Adored by its inhabitants and praised by visitors from around the world, Granada is one of Spain’s most beautiful cities, with loads to offer to thrill seekers and culture vultures alike!
Granada was first recognized as “Ilbyr” by native tribes during the prehistoric period, becoming the city of “Illibris” when the Romans moved in to colonize southern Spain. It was finally christened Granada by the Arabs following their invasion of the Southern peninsula during the 8th Century. Standing to the south-east of the city of Granada at the centre of the Penibetic Mountains is the Sierra Nevada massif, which with it’s unique structure and characteristics, constitutes the most extensive and diverse mountainous area in Spain. The impressive mountain extends down to the western end of Almeria and the tallest peaks can be found on the Mulhacen which climbs to 3 482 meters and Veleta standing at 3 392 meters. The mountain was christened “Sierra of the Sun” by the Arabs and is home to one of the most precious and varied fauna beds anywhere in Europe. Its principle plant communities include the Holm Oak groves, deciduous forests, chestnut trees and Melojo Oaks; as well as high mountain groves and padded brushwood on the very highest summits, where the species have diversified to cope with the winter temperatures and icy winds by forming a cushion along the ground. The massif also houses a multitude of flora, including numerous invertebrates that are exclusive to the range, such as over twenty species of butterfly.
Among Granada’s most famous and enchanting monuments is the Alhambra City, a series of pristine palaces and gardens built under the Nazari Dynasty during the 14th Century, which has been dubbed a “brilliant jewel of universal architecture”. The remarkable palace of Charles V stands at the heart of the Alhambra fortress providing an outstanding example of Spanish Renaissance architecture, while the colossal estate also embraces the breathtaking summer palace, Generalife, which is recognized for its fountains and gardens. Standing proud at the foot of the Sierra Nevada and overlooking the city of Granada below, Generalife was previously favoured by Muslim Kings as a place for rest and relaxation. The complex houses the “Patio de la Acequia” or Court of the Water Channel, which features a long stream framed by flowerbeds, fountains, colonnades and pavilions, and is thought to best preserve the style of the medieval Persian garden in Al-Andalus. Other distinctive monuments found within the city include the Cathedral, which houses the Royal Chapel where Isabel and Ferdinand lie buried; the Monastery of La Cartuja as well as many churches constructed in Granada’s unique “mudéjar” style by Moorish craftsmen after the Reconquest. An area known as the Sacromonte Hill overlooks the city from the North, and was previously home to Granada’s large gypsy community, although is now more often recognized for its network of cave dwellings. Over the past decade, the settlement has become increasingly popular with immigrants of all nationalities including a large contingent of expats.

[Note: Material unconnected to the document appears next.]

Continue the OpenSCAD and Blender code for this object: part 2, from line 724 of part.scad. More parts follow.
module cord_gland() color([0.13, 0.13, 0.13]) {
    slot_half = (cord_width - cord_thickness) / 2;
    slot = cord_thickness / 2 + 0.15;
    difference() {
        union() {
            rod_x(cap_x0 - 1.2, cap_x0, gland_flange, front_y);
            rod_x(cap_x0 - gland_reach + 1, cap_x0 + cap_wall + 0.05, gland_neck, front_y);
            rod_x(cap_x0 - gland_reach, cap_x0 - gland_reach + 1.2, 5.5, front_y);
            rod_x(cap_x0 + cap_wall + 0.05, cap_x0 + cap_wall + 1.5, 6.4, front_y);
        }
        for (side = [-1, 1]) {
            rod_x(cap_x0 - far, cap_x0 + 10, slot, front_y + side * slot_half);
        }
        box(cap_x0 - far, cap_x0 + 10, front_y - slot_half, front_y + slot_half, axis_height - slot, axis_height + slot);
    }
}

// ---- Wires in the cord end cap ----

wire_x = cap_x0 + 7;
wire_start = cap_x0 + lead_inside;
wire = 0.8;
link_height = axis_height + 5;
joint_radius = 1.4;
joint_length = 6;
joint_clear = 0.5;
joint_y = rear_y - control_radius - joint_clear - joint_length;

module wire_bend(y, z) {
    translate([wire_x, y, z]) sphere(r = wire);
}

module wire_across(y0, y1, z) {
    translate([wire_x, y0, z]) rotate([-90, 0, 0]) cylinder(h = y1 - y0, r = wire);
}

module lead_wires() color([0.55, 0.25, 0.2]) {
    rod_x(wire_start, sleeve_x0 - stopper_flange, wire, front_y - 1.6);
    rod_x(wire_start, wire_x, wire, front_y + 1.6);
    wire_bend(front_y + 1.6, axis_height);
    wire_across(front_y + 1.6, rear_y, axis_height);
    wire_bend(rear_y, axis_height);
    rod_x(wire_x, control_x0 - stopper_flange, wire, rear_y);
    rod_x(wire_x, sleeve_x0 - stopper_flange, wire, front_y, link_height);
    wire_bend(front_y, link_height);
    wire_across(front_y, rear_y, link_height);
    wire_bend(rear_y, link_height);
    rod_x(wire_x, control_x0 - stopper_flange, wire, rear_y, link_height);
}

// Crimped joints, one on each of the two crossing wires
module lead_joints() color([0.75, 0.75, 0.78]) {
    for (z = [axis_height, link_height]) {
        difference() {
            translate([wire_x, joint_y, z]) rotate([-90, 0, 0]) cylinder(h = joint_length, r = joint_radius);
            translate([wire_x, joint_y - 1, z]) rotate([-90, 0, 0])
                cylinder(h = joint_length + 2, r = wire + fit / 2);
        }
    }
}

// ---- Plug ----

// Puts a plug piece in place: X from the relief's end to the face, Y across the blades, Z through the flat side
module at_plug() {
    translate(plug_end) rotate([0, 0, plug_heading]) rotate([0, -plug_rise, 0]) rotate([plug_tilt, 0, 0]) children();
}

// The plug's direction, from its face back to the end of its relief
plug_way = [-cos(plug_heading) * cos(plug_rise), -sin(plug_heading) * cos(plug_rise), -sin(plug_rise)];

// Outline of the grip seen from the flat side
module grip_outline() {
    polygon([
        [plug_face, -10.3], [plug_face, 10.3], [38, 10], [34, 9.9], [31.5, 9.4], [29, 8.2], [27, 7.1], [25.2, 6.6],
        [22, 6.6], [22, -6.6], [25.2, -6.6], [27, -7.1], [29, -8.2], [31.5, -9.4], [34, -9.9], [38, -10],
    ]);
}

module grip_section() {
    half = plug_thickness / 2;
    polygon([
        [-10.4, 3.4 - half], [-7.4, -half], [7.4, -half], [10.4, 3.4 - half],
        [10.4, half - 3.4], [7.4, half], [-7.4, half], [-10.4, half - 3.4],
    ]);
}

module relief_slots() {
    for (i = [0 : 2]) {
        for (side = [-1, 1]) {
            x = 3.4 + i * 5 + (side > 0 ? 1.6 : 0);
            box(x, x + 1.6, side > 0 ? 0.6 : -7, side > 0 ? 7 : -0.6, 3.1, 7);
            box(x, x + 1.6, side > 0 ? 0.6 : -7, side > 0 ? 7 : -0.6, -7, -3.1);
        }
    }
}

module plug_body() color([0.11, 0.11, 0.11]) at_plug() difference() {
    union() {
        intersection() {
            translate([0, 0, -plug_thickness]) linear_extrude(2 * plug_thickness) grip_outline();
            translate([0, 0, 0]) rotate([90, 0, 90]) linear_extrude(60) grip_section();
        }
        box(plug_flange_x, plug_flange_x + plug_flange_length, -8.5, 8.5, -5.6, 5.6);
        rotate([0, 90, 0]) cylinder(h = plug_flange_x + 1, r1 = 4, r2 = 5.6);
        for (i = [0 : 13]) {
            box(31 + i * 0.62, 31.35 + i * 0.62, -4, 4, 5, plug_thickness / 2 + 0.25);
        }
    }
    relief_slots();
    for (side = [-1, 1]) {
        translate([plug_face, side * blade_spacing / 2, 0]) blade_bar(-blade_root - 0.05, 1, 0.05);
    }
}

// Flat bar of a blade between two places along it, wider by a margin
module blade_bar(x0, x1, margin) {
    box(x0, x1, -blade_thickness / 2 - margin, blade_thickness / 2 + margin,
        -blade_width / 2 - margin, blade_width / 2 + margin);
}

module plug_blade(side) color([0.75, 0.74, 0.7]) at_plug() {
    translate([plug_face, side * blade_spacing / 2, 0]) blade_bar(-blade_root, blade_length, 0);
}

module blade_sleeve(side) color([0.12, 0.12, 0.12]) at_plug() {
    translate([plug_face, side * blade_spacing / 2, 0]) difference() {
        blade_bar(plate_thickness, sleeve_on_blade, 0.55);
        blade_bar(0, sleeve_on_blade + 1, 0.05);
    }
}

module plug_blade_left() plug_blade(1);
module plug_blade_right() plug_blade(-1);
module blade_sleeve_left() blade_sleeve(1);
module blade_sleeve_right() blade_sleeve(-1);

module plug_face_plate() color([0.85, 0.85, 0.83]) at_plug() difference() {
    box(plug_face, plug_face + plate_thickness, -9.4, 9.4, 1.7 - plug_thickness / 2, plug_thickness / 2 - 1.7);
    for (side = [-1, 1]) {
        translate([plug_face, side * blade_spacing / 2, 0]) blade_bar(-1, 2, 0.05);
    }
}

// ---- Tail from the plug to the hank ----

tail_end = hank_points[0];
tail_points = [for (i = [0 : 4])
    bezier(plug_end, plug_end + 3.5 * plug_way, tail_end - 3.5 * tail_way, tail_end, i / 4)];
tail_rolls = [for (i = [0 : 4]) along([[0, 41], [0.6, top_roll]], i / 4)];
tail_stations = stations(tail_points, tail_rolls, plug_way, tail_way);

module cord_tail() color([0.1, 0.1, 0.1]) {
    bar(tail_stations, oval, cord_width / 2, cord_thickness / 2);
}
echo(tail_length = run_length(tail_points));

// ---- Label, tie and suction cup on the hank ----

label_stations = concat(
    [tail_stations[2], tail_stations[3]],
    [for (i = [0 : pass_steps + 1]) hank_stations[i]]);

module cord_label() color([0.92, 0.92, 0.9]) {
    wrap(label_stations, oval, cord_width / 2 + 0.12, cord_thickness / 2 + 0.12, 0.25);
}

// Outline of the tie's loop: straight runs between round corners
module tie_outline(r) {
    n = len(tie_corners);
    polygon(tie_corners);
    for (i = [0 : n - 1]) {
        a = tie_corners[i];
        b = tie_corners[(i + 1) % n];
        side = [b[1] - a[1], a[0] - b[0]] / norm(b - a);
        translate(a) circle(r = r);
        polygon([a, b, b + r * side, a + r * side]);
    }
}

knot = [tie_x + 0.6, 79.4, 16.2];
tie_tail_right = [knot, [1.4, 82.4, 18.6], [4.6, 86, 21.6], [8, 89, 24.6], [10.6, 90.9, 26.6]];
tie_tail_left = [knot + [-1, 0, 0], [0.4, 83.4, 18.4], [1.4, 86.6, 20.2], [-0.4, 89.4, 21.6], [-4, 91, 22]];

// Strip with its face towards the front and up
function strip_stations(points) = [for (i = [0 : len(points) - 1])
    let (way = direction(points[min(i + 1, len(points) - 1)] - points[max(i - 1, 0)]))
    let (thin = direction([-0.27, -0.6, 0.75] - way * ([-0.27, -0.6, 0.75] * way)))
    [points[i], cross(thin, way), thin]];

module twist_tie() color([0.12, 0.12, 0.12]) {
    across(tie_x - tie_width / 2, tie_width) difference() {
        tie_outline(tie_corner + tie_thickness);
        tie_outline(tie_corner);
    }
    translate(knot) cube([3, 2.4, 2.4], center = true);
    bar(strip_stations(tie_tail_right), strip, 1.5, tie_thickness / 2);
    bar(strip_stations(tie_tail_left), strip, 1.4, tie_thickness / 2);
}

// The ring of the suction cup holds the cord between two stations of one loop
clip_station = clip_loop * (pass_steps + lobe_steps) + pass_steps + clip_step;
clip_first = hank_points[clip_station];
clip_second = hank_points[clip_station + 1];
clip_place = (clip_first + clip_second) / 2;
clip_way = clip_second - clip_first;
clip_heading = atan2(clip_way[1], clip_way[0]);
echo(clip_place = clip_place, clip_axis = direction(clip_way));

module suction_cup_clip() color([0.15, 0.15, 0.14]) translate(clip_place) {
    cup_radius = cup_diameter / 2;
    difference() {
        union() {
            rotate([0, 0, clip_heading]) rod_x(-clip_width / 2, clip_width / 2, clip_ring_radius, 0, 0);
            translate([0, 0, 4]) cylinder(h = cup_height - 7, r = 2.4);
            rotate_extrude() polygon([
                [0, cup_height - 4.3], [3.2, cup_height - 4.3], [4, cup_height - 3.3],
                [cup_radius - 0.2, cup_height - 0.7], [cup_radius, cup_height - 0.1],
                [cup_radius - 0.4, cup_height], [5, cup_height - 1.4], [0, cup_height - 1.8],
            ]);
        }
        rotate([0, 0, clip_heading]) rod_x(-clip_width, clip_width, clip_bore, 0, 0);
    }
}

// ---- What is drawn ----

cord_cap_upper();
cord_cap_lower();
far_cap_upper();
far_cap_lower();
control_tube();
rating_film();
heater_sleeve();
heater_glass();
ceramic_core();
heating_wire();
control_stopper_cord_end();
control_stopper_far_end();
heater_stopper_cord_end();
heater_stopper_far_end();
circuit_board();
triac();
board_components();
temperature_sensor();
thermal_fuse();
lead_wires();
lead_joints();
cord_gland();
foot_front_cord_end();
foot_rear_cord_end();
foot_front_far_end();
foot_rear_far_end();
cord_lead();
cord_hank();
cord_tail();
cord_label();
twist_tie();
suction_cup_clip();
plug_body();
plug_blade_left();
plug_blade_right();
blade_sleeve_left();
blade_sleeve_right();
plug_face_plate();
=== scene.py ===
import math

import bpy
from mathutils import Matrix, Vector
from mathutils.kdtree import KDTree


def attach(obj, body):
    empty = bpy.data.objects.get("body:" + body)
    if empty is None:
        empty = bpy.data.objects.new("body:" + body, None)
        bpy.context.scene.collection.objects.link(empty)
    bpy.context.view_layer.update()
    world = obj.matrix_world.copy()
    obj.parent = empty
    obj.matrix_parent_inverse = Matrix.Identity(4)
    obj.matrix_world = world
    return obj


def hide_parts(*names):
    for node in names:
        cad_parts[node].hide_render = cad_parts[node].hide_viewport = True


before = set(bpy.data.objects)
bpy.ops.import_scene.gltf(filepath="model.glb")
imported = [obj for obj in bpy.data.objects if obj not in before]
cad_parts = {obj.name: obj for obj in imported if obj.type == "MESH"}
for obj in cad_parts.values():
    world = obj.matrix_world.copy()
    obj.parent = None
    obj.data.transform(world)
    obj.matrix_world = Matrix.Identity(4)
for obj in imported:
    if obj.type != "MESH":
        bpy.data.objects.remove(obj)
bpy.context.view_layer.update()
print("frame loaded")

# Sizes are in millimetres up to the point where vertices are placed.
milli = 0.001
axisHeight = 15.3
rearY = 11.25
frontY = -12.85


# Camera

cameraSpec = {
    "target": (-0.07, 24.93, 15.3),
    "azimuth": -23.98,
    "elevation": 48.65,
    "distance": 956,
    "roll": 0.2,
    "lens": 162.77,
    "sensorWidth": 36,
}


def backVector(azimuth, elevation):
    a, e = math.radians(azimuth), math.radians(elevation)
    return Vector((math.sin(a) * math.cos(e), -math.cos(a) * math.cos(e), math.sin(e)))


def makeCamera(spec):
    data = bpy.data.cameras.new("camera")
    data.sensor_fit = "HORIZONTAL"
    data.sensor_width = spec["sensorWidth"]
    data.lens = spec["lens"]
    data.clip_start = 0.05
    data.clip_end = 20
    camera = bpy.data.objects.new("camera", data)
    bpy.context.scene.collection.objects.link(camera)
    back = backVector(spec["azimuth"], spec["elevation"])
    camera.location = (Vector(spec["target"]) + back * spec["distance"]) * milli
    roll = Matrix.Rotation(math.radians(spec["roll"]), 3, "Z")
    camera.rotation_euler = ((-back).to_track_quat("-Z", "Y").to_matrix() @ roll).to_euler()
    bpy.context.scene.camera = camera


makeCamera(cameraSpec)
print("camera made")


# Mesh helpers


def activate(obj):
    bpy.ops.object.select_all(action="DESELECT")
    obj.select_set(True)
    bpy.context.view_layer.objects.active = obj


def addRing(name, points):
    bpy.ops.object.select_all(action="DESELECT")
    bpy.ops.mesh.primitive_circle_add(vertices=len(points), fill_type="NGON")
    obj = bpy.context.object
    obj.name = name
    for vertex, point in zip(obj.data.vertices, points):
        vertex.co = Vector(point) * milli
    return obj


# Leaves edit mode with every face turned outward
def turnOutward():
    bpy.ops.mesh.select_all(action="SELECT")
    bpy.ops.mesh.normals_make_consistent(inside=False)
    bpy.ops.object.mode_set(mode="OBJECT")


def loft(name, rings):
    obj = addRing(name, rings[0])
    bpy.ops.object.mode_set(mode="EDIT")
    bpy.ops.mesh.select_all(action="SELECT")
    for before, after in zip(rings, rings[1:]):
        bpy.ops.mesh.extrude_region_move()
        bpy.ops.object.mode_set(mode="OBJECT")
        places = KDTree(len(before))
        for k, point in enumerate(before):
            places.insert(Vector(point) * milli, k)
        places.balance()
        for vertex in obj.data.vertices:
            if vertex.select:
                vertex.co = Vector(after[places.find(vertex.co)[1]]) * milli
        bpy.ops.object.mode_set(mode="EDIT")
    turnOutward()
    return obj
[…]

With reference to culture and festivities, Granada is one of the best places to find
traditional Flamenco, influenced again by its prolific Gypsy community. It was indeed the “Gitanos”, as they are known here, who composed the passionate guitar riffs of the “Jondura” or “Duende” and introduced the “Zambra”, a flamenco dance and song party which has its origins in the 16th Century, and was often featured at the wedding celebrations of the Moriscos of the city. Granada and its Province have a deep passion for the Cante Jondo, which is evidenced during its many festivals, competitions and conferences. One of Granada’s most famous celebrations is the annual ‘International Music and Dance Festival’, which was inaugurated in 1952 and has since become one of the most important music festivals in the entire country. The festival usually runs from the last week of June through to the first week of July, when Granada is brought to life with a cocktail of ancient music, chamber and symphony performances and local flamenco routines. It is a real treat for music lovers and highly recommended to anyone interested in dabbling in a bit of local culture.
As far as gastronomy is concerned, Granada is among the Spanish Provinces that has retained the tradition of serving tapas with its wine and beer. Whilst not known for its extravagance, Tapas is the most informal, cheap and varied way to dine in Spain, offering the perfect opportunity to sample some REAL Spanish cuisine. If you fancy following the local tapas trail, or “a Tapear” in Granada Province, you are likely to be introduced to such tasty morsels as stewed snails, grilled prawns, Andalucian style potatoes, and meat in some kind of sauce, which are commonly eaten with the fingers or cocktail sticks. Other local dishes include soft broad beans fried with cured ham, bunches of stuffed Swiss chard, thistles, pipirrana salad, and not forgetting the famous gazpacho, a form of soup which is served cold. A famous specialty of the provincial capital is the Sacromonte Omelette, a dish which is quite an acquired taste combining eggs, marrow, cooked cow’s brains and bulls testicles. Clearly not suited to every palate!
Essentially a visit to Granada will provide you with an enchanting journey of culture, festivities and fine cuisine, with something going on all year round. And the best news is that it is only a short drive away from the Costa Blanca, so jump in the car and get going!